What you should do: Quote only the lines from the top of the listing below down to and including the line with "self.source = source".

--- Data listing ---

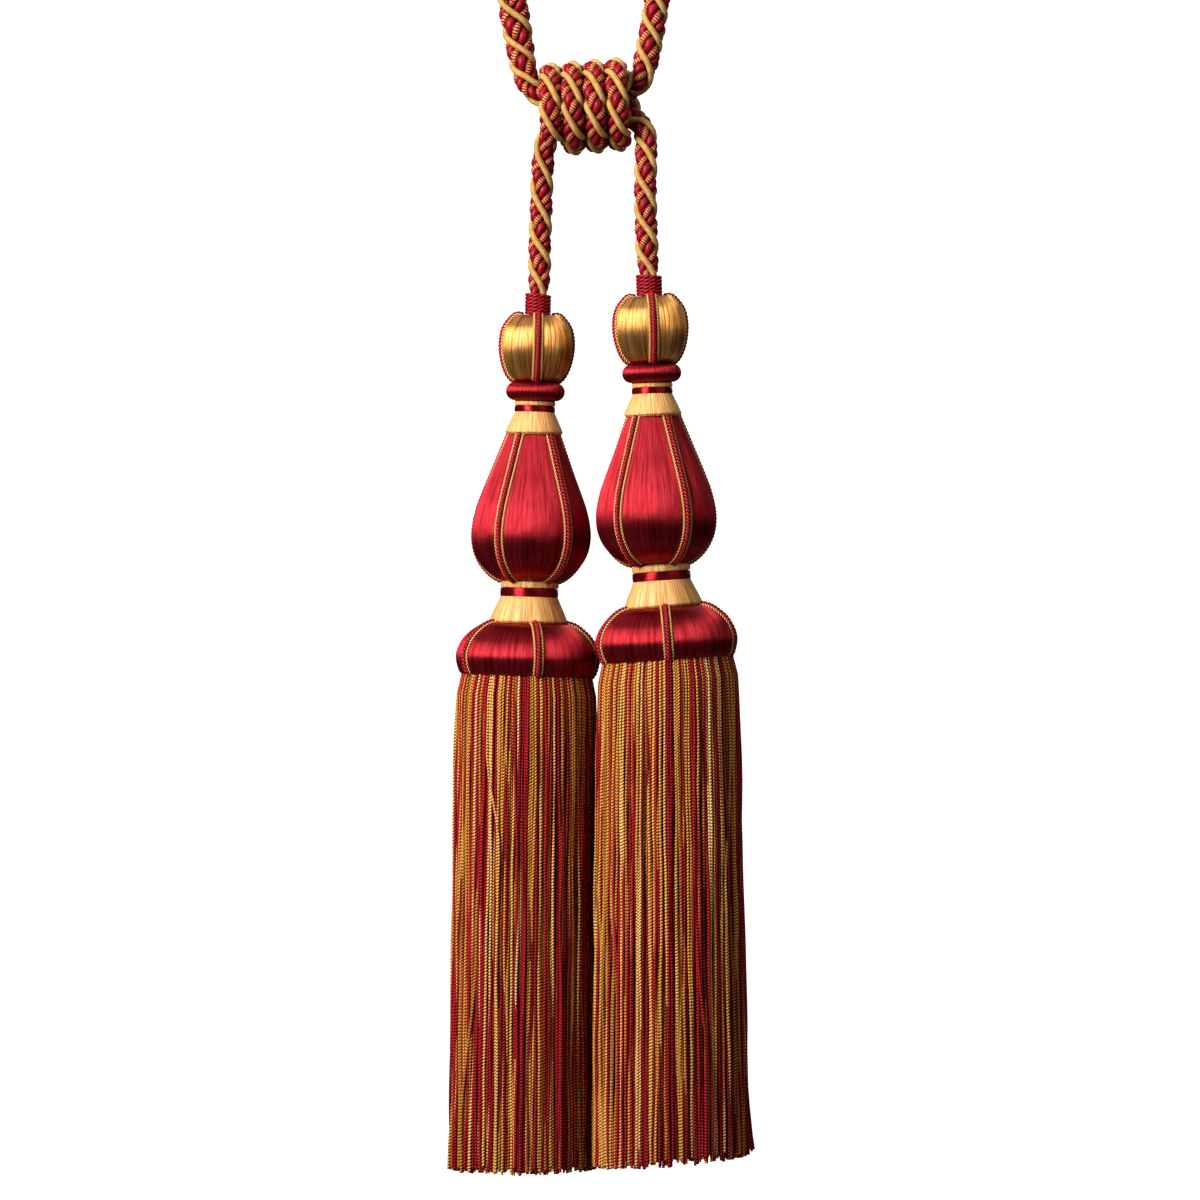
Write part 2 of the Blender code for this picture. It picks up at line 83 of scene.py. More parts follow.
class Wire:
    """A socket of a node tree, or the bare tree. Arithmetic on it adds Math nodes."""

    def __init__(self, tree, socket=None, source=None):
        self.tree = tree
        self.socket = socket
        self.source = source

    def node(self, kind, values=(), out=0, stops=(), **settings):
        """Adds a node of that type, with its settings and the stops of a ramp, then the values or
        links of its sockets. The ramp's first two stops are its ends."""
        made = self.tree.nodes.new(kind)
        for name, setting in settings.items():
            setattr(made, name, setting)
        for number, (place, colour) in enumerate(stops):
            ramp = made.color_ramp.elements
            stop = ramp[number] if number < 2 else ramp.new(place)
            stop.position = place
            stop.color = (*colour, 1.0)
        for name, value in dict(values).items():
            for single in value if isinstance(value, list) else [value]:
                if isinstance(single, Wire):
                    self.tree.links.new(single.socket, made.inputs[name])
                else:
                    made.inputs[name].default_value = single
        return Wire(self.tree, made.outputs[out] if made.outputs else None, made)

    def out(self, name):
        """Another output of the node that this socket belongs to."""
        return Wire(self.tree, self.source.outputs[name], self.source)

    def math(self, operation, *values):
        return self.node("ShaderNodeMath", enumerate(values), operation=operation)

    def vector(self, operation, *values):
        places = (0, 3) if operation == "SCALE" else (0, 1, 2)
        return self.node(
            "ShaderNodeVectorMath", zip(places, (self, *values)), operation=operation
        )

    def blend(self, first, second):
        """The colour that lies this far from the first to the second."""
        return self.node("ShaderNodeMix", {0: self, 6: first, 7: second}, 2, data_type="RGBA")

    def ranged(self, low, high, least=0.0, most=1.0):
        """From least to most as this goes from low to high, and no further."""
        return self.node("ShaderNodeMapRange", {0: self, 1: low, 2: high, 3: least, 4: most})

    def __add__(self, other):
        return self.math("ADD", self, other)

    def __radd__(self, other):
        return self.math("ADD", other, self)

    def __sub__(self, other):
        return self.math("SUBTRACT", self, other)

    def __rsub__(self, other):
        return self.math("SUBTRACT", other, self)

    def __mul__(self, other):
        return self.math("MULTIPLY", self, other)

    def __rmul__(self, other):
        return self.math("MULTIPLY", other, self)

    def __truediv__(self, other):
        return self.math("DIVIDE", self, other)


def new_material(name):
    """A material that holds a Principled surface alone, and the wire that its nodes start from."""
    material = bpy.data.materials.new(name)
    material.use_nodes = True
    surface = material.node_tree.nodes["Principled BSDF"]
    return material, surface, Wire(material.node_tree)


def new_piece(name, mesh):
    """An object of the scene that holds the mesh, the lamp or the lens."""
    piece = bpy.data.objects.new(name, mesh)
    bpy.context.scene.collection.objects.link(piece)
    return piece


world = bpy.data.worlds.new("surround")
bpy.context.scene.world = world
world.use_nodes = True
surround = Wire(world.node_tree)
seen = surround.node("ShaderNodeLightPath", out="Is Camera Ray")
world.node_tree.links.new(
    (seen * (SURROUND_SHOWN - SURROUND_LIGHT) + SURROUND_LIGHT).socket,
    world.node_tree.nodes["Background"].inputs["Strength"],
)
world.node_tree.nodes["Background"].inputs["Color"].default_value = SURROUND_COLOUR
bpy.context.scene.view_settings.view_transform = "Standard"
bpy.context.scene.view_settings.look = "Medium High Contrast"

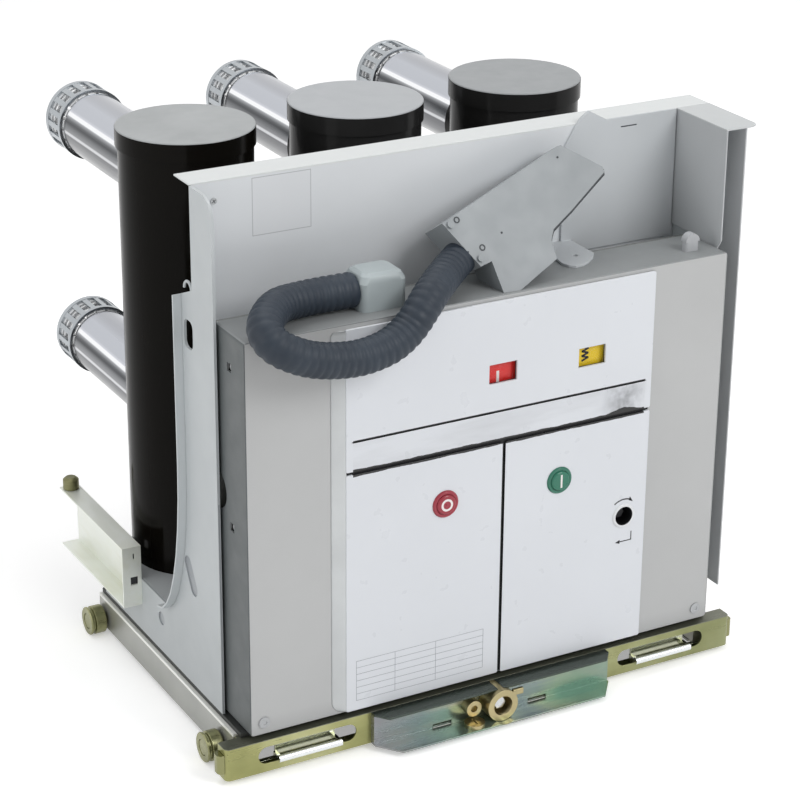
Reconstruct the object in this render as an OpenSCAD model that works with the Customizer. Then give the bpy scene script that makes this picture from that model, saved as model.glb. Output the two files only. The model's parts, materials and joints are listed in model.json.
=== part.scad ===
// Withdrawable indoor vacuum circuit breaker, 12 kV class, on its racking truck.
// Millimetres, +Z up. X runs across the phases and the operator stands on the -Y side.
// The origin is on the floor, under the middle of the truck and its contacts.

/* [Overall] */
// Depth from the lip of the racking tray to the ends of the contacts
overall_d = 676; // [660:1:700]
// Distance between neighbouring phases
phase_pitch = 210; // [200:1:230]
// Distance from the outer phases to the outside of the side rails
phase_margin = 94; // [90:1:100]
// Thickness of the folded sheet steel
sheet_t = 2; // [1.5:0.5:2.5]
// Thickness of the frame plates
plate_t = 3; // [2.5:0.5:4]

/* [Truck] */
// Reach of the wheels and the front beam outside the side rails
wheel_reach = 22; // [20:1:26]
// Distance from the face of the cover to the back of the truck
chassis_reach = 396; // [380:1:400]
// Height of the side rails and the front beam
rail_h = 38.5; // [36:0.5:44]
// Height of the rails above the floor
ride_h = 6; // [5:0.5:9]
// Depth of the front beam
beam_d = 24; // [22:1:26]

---

The response:
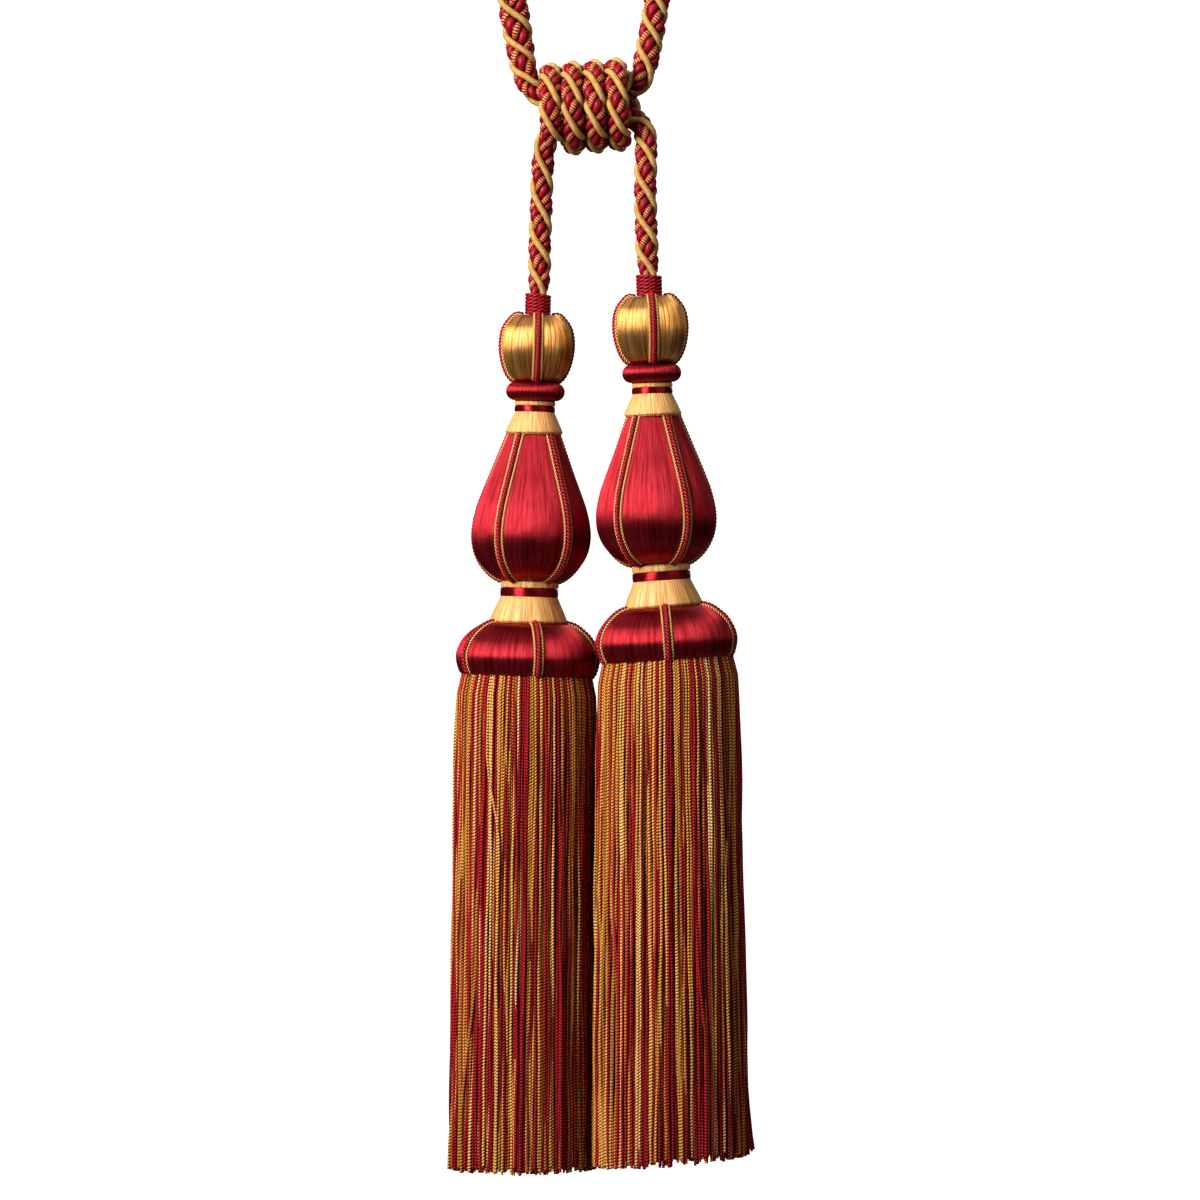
Write part 2 of the Blender code for this picture. It picks up at line 83 of scene.py. More parts follow.
class Wire:
    """A socket of a node tree, or the bare tree. Arithmetic on it adds Math nodes."""

    def __init__(self, tree, socket=None, source=None):
        self.tree = tree
        self.socket = socket
        self.source = source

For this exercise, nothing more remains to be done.